WHAT YOU WILL DO:
Return only the lines running from the line that holds "bar_tube();" to the line that holds "shown = obj.evaluated_get(depsgraph)", including both.

INFORMATION PROVIDED:
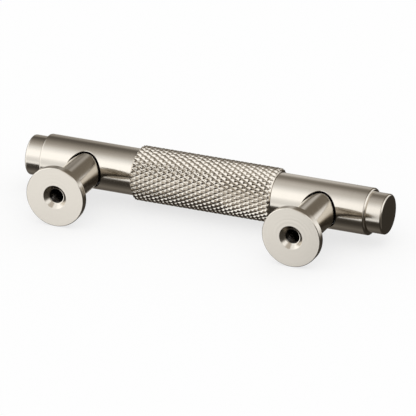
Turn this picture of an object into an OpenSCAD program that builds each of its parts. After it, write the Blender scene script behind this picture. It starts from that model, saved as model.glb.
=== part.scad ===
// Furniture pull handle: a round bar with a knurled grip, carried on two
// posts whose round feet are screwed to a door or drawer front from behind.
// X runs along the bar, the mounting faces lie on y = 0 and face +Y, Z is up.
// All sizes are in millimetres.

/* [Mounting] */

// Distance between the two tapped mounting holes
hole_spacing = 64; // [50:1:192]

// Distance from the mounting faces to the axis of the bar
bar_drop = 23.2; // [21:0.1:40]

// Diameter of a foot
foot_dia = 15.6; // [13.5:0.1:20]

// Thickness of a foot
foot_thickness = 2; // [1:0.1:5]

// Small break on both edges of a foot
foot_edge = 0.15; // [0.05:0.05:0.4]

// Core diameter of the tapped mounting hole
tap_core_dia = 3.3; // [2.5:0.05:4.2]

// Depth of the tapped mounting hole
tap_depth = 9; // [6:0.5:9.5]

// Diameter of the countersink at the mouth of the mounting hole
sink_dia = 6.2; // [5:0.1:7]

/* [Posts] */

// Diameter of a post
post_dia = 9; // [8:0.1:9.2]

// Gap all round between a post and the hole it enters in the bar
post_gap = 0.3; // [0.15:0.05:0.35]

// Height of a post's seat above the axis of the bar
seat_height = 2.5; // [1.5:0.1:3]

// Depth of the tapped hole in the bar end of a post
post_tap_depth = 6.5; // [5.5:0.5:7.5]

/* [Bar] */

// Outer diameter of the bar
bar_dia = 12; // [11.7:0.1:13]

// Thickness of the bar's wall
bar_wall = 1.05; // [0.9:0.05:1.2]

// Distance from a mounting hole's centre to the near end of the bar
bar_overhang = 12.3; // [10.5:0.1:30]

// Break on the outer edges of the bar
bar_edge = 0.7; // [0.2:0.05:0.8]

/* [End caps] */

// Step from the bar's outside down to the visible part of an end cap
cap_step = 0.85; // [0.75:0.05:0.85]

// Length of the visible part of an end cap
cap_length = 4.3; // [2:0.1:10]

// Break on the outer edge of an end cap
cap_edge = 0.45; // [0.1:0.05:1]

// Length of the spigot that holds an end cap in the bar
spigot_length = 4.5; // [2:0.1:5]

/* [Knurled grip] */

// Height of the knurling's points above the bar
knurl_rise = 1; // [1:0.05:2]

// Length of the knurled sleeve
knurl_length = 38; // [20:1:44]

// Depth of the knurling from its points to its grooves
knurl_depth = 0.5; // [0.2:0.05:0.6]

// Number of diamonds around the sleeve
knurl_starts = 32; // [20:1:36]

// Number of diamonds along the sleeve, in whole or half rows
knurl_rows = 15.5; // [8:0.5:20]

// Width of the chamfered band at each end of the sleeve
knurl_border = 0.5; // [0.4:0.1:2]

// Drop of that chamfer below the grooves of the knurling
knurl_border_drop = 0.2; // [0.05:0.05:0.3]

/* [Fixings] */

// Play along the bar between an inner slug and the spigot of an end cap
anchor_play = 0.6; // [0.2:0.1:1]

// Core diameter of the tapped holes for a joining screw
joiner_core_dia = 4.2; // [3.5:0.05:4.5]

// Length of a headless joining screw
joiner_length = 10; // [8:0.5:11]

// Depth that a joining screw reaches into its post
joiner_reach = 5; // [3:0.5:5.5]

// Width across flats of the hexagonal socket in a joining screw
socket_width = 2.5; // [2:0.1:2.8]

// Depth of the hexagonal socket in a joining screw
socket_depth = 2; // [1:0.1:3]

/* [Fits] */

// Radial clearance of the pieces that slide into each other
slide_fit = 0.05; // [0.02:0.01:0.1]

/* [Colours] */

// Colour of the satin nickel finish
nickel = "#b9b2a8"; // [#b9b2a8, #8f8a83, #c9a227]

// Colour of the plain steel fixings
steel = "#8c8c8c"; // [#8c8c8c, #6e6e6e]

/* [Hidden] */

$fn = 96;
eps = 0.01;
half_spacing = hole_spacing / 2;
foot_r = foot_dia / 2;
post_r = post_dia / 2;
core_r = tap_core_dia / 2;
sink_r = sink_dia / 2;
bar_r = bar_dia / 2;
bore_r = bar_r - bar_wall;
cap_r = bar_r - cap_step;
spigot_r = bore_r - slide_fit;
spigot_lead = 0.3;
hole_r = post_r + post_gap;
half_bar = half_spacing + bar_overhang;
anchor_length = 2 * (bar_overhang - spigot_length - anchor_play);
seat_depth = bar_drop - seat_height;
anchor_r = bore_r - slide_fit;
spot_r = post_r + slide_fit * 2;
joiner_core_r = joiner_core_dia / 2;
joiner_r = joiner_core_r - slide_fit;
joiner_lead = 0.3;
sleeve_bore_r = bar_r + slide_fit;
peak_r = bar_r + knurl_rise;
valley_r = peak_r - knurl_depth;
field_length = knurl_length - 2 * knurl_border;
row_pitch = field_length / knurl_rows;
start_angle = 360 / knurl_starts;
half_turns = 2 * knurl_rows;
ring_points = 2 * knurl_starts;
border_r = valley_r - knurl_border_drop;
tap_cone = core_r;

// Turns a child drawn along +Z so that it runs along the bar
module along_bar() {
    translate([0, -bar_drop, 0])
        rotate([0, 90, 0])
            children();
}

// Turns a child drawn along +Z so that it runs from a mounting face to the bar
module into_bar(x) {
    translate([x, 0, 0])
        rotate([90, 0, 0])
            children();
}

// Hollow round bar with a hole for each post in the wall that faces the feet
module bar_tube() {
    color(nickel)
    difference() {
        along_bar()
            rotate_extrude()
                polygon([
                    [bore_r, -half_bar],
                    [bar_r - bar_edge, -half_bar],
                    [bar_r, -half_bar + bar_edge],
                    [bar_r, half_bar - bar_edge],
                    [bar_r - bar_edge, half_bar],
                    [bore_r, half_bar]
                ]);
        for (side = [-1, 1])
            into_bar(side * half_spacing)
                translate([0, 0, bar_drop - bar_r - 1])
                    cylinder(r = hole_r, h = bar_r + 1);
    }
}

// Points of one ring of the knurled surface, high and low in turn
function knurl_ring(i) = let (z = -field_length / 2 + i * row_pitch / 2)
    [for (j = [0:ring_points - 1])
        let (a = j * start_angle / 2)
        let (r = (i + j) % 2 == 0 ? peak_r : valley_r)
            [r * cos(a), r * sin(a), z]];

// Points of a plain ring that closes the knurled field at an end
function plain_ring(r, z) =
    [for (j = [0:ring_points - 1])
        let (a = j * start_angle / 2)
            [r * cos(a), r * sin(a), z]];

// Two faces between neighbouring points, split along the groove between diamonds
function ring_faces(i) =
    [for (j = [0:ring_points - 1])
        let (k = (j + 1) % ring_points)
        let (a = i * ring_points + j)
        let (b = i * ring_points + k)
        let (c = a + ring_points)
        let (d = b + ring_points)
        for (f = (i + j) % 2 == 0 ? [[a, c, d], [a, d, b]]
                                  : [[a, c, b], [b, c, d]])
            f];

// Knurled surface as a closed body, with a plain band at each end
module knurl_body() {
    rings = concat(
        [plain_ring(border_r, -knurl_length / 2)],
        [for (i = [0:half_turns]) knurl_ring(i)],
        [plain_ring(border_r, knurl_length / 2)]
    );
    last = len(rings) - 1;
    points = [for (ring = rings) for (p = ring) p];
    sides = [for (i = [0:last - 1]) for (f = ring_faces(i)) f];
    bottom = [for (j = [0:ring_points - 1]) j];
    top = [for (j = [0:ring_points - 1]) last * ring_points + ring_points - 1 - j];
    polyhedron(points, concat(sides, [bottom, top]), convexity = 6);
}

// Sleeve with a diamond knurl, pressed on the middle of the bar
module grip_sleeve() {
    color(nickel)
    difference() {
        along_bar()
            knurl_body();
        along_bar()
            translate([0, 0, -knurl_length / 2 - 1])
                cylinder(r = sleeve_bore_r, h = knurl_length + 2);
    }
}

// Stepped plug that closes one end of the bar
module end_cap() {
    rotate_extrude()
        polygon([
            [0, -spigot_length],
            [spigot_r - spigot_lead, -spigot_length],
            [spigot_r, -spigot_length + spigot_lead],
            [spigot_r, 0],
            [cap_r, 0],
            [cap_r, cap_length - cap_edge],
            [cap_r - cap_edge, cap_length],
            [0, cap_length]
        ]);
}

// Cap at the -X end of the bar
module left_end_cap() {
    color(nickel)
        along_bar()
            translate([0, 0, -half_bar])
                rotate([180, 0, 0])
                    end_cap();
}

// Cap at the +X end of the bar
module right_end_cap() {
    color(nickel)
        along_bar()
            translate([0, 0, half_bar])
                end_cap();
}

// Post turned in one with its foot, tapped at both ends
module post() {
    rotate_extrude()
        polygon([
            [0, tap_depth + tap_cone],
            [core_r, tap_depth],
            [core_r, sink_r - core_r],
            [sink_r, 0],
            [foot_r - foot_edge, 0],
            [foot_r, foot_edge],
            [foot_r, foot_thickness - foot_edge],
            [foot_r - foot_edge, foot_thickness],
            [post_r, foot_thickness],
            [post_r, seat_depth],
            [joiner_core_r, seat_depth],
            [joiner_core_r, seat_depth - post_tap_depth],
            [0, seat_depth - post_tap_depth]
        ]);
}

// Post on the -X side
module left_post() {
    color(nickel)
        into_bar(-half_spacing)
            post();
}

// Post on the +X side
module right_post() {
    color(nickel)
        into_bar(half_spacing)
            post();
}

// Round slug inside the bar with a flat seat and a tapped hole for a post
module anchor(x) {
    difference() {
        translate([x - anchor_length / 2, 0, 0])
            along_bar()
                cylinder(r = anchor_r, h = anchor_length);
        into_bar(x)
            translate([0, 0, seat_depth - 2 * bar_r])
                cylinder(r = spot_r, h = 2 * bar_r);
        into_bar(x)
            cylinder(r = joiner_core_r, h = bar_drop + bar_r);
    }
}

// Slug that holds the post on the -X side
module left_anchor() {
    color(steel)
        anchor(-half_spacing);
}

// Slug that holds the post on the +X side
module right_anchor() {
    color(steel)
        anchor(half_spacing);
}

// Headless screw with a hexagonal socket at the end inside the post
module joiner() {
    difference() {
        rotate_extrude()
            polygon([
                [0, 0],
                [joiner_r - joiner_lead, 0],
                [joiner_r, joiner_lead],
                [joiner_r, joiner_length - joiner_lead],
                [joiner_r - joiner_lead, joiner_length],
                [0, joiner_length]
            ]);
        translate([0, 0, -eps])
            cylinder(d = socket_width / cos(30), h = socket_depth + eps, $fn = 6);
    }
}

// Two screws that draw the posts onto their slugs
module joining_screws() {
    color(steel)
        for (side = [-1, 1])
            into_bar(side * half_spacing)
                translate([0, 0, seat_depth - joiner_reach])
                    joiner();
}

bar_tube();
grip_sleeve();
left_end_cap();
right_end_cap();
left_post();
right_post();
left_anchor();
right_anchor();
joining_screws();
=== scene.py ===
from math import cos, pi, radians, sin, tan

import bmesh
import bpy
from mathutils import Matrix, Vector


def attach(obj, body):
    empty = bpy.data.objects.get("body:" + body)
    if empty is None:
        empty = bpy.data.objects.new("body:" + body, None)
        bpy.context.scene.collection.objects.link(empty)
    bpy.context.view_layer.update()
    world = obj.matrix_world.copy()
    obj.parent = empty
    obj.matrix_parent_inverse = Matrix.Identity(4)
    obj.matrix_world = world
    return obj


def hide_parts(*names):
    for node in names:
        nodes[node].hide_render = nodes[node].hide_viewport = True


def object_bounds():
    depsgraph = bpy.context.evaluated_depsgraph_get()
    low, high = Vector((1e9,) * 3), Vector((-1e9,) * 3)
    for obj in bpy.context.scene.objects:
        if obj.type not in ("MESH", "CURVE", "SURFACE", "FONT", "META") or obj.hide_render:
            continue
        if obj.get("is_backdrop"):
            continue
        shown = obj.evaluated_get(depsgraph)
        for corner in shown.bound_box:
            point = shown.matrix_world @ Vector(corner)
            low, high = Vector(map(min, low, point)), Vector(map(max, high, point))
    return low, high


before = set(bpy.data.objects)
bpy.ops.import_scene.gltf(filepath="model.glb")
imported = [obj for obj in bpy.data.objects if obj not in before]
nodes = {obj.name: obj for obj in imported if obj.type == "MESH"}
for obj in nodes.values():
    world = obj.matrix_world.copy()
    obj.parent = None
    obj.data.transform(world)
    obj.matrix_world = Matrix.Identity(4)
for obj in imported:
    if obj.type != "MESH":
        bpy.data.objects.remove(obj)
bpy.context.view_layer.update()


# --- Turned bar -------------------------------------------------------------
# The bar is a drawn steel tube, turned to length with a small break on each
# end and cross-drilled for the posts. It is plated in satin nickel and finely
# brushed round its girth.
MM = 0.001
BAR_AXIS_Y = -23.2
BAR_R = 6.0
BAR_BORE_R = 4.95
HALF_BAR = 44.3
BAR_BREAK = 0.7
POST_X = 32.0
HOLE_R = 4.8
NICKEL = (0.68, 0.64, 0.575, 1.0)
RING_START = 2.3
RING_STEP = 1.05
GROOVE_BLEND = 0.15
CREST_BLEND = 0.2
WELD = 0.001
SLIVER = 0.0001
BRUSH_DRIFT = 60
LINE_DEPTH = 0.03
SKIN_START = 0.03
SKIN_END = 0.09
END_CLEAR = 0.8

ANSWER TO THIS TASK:
bar_tube();
grip_sleeve();
left_end_cap();
right_end_cap();
left_post();
right_post();
left_anchor();
right_anchor();
joining_screws();
=== scene.py ===
from math import cos, pi, radians, sin, tan

import bmesh
import bpy
from mathutils import Matrix, Vector


def attach(obj, body):
    empty = bpy.data.objects.get("body:" + body)
    if empty is None:
        empty = bpy.data.objects.new("body:" + body, None)
        bpy.context.scene.collection.objects.link(empty)
    bpy.context.view_layer.update()
    world = obj.matrix_world.copy()
    obj.parent = empty
    obj.matrix_parent_inverse = Matrix.Identity(4)
    obj.matrix_world = world
    return obj


def hide_parts(*names):
    for node in names:
        nodes[node].hide_render = nodes[node].hide_viewport = True


def object_bounds():
    depsgraph = bpy.context.evaluated_depsgraph_get()
    low, high = Vector((1e9,) * 3), Vector((-1e9,) * 3)
    for obj in bpy.context.scene.objects:
        if obj.type not in ("MESH", "CURVE", "SURFACE", "FONT", "META") or obj.hide_render:
            continue
        if obj.get("is_backdrop"):
            continue
        shown = obj.evaluated_get(depsgraph)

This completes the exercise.